— BEGIN —

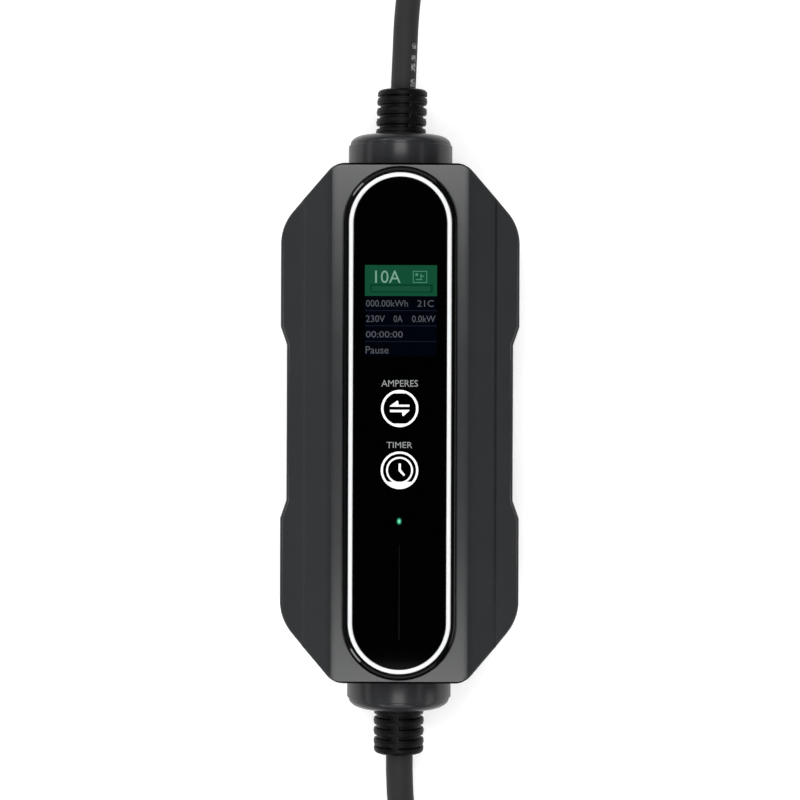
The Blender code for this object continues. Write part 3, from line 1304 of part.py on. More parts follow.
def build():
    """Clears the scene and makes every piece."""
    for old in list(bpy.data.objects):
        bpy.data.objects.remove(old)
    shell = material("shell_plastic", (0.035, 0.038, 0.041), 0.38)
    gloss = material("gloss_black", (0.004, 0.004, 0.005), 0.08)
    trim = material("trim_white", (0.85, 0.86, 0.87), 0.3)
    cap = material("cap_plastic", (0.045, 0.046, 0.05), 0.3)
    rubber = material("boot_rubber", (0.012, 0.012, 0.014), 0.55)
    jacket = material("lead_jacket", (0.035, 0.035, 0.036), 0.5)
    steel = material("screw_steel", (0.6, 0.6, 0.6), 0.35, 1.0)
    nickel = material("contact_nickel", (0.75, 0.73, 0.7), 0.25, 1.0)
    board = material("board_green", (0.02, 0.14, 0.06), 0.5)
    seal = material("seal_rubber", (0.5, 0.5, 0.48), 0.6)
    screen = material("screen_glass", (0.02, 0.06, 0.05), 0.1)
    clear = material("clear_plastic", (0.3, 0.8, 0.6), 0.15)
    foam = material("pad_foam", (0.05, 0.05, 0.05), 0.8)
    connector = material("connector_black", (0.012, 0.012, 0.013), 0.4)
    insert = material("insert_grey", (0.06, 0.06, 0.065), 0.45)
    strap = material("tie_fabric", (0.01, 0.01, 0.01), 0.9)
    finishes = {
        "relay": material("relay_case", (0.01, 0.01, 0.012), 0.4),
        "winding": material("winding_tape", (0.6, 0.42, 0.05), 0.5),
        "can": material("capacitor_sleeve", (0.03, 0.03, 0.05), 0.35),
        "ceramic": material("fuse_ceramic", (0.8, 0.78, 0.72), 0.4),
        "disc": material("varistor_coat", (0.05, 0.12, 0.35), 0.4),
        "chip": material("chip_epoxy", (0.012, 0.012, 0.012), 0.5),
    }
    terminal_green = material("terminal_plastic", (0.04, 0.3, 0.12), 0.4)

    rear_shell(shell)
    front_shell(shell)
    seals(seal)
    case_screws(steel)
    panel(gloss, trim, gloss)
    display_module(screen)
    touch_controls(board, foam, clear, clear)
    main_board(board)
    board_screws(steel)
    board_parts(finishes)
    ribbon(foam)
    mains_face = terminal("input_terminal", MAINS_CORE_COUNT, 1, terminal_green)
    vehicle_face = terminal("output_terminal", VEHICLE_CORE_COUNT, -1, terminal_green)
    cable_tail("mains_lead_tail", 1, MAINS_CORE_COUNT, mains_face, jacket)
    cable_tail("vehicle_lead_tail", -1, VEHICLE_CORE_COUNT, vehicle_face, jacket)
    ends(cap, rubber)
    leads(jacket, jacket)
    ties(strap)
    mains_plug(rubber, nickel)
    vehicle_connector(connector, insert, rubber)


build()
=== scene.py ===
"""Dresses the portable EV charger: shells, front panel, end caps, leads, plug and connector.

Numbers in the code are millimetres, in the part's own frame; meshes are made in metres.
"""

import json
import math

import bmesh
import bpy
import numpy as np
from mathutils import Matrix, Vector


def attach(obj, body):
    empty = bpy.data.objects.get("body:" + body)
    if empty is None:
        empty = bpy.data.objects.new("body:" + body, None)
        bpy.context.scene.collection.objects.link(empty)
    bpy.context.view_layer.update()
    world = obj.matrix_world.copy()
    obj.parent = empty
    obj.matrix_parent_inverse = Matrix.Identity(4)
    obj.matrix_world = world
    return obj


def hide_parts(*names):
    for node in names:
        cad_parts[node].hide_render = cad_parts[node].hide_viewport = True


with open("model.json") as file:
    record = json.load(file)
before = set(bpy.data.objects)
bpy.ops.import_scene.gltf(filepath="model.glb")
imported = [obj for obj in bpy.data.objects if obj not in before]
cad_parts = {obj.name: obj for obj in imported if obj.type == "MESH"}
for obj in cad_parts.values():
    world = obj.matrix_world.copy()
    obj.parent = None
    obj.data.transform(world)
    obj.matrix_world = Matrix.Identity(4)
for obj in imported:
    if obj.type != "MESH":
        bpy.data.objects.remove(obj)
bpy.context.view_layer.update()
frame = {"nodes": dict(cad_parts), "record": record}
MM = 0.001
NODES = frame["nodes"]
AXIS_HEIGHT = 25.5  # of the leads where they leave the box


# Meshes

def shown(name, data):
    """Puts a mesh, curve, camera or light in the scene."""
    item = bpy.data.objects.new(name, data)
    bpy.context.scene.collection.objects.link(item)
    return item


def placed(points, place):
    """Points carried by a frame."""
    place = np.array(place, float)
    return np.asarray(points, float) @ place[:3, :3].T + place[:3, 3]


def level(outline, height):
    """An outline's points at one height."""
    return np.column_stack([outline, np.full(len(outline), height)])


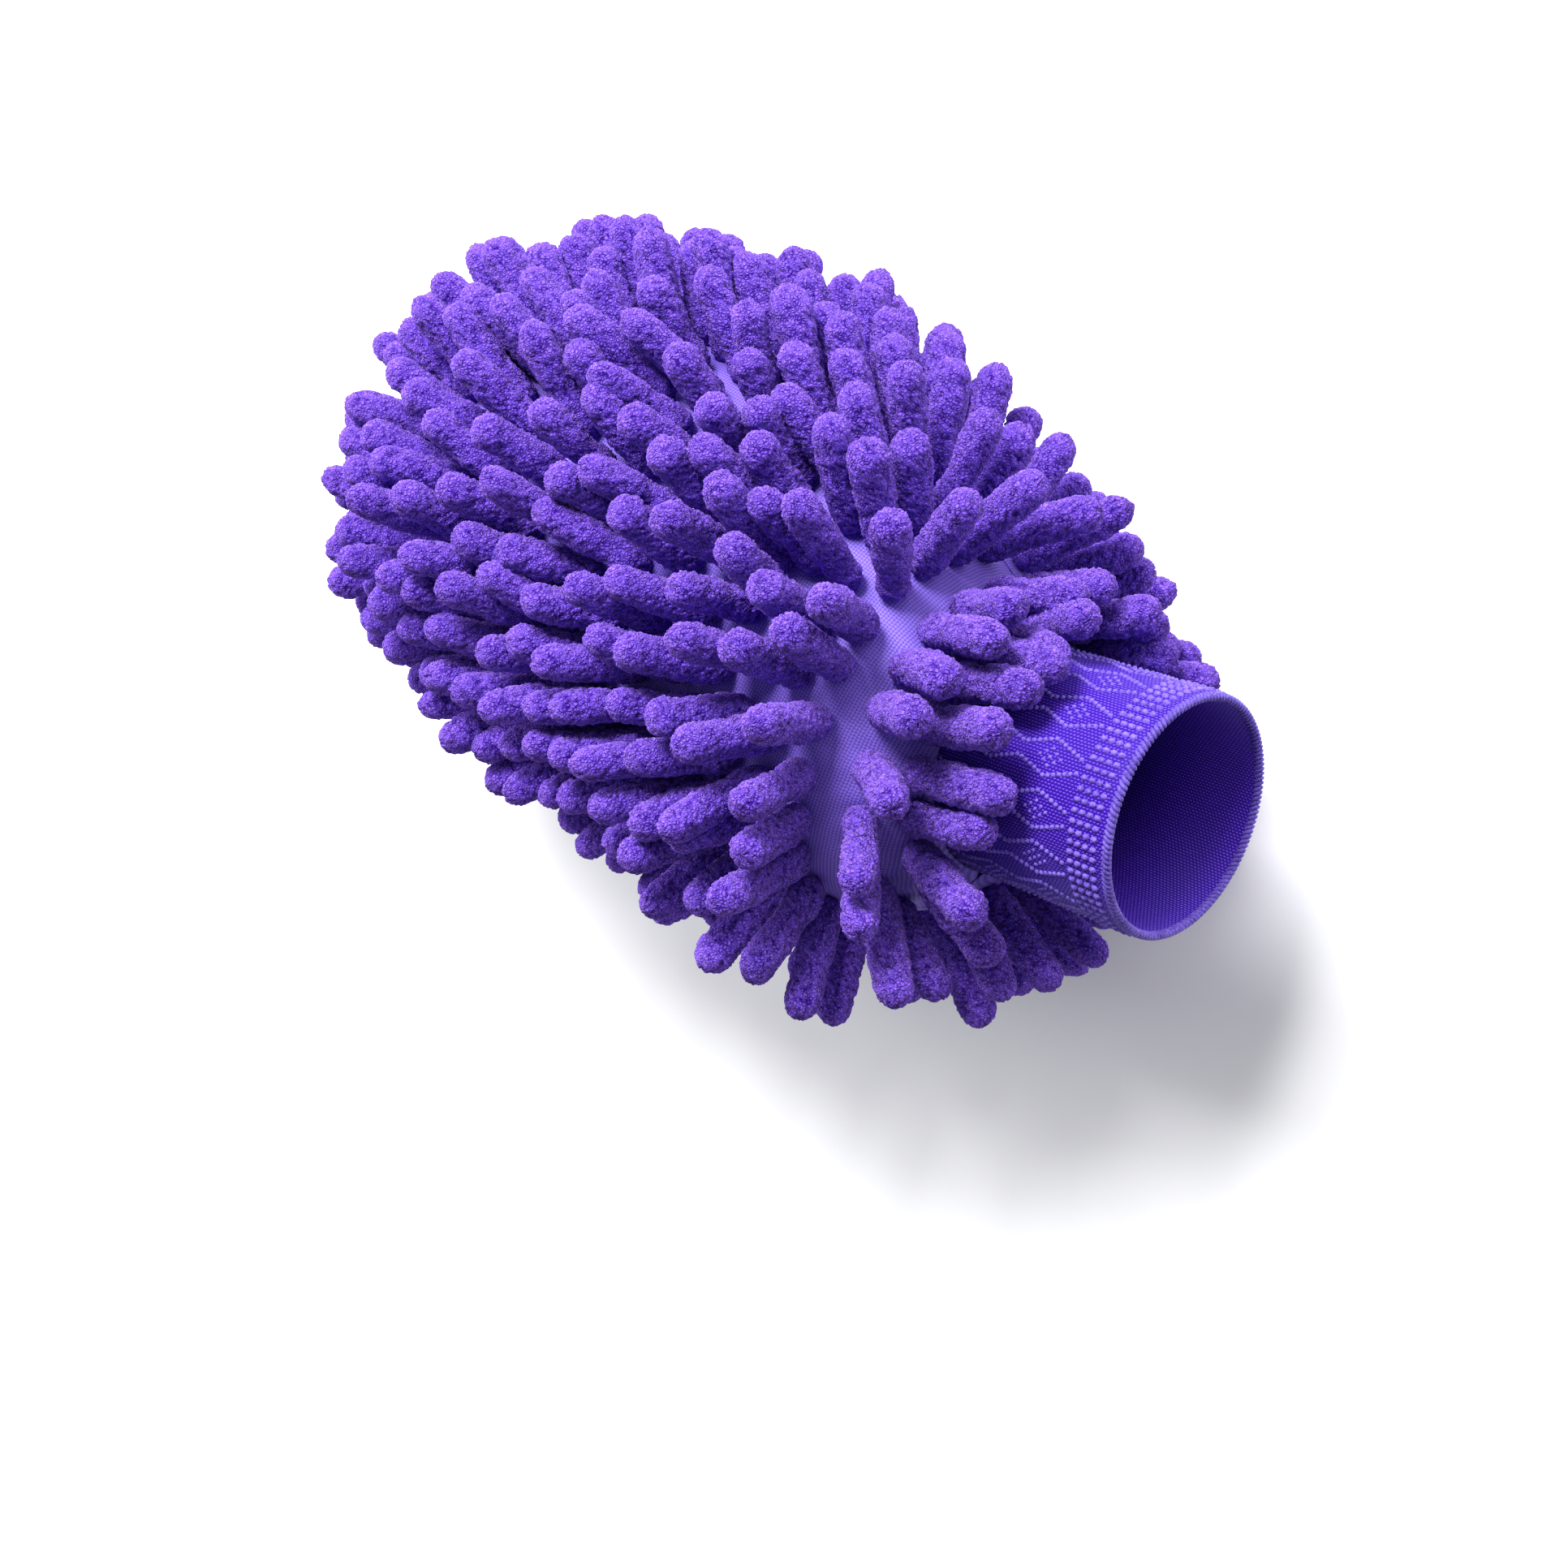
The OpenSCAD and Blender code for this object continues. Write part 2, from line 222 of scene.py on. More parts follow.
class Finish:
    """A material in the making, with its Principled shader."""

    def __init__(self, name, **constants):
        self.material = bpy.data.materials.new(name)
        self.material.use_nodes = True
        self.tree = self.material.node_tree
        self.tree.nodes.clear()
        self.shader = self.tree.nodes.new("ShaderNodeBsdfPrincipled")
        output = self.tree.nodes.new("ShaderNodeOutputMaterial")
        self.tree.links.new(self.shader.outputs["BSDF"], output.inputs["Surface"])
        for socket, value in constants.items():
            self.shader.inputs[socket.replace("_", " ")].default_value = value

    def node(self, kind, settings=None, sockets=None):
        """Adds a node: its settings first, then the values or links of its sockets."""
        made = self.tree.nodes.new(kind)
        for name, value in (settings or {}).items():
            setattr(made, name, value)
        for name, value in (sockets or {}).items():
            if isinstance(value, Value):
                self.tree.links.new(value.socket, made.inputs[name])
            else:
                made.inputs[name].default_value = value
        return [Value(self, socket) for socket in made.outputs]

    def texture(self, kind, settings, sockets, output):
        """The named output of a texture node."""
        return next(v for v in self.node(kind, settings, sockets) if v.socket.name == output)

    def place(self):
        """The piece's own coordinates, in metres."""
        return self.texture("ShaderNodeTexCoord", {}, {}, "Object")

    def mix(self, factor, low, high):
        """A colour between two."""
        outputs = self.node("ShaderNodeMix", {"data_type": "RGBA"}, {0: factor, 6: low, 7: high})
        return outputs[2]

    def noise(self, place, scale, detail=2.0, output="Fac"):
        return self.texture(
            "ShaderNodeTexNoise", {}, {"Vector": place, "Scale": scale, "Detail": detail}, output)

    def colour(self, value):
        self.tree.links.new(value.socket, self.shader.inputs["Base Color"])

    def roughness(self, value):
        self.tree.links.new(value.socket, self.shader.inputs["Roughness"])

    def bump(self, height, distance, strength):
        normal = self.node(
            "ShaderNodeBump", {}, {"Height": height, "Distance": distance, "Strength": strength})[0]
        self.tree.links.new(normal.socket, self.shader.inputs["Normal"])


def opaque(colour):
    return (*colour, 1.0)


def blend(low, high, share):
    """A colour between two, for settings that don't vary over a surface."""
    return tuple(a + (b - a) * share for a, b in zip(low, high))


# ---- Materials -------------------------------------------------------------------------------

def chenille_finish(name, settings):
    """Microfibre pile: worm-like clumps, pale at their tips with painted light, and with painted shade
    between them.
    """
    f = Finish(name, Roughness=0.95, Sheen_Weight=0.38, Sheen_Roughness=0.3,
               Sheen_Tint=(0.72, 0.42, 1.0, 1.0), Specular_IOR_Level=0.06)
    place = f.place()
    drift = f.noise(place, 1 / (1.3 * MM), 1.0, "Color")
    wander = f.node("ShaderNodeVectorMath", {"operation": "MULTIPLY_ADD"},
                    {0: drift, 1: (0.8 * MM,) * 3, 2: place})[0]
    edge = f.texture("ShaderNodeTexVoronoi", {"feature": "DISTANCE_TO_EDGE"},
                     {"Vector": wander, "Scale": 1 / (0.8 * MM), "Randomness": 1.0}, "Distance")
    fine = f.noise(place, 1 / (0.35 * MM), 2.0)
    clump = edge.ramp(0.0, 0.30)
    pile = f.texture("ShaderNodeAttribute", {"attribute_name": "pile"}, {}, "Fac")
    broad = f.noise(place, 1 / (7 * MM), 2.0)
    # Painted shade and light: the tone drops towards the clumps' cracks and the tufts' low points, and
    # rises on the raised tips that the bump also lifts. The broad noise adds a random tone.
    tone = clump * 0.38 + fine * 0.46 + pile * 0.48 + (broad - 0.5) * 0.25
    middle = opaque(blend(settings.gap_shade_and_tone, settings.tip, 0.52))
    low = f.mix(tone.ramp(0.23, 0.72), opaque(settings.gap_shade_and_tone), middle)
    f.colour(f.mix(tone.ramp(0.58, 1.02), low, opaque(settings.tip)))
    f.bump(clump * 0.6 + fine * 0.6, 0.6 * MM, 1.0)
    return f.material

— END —

WHAT IS BEING ASKED: Your reply is one number: how many lines of the records above contain the word "before".

FINAL RESULT: 2